No entanto, outras redes sociais onde usuários podiam fazer publicações sem revelar sua identidade fracassaram diante da chuva de críticas e reclamações sobre comentários ofensivos.

Recuero concorda que o anonimato pode ser um incentivo à publicação de discursos de ódio e à propagação de diversos tipos de preconceito.

"É um recurso para uma pessoa se esconder ao expressar opiniões radicais, e isso pode ser perigoso, mas tudo depende da forma como esse recurso será usado", diz Raquel Recuero, pesquisadora e professora do Programa de Pós-Graduação em Comunicação e Informação da Universidade Federal do Rio Grande do Sul.

Büyükkökten diz não estar preocupado com isso. "Sem ter uma opção para expressar uma opinião impopular sem medo de represália, os usuários acabam criando outras contas com identidades falsas que entopem o sistema", afirma.

"Se posts anônimos tiverem agressões ou mensagens de ódio, a comunidade pode denunciá-lo para impedir que se propague. Isso reduz a reputação de quem publica e afeta como o conteúdo postado por essa pessoa será distribuído no futuro."

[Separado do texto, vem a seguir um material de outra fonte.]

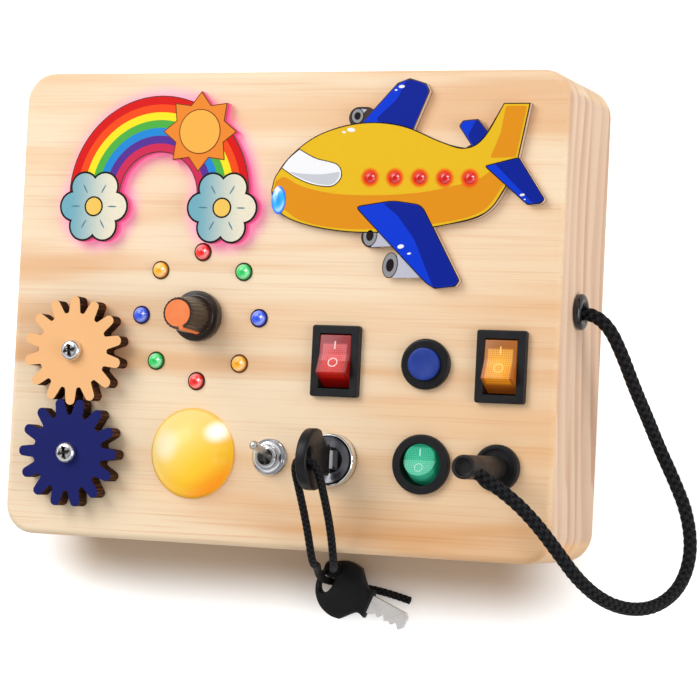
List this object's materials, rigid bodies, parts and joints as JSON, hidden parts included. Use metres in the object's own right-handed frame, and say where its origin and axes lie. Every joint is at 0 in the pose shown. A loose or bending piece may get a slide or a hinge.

Brasileiros e redes sociais

A nova rede social já está disponível em cinco países de língua inglesa - Estados Unidos, Canadá, Nova Zelândia, Austrália, Irlanda e Reino Unido.

Em breve, estará disponível em outros países (e idiomas), como França, Alemanha, México e também no Brasil, onde será lançado no próximo mês, segundo seu criador, e não em agosto, como indicado no site da rede social.

"Isso exige um esforço muito grande, porque existem centenas de milhares de verbos e expressões em cada língua, e queremos garantir que temos a melhor tradução possível."

Büyükkökten diz ter ficado "honrado" com a repercussão entre os brasileiros do lançamento de sua nova rede social nos país, que consta com frequência nas listas dos que mais usam redes sociais no mundo.

"A cultura brasileira é por si própria muito social, então, acho que é por causa disso que há uma alta adoção desse tipo de site pelos brasileiros. Não vamos decepcionar vocês."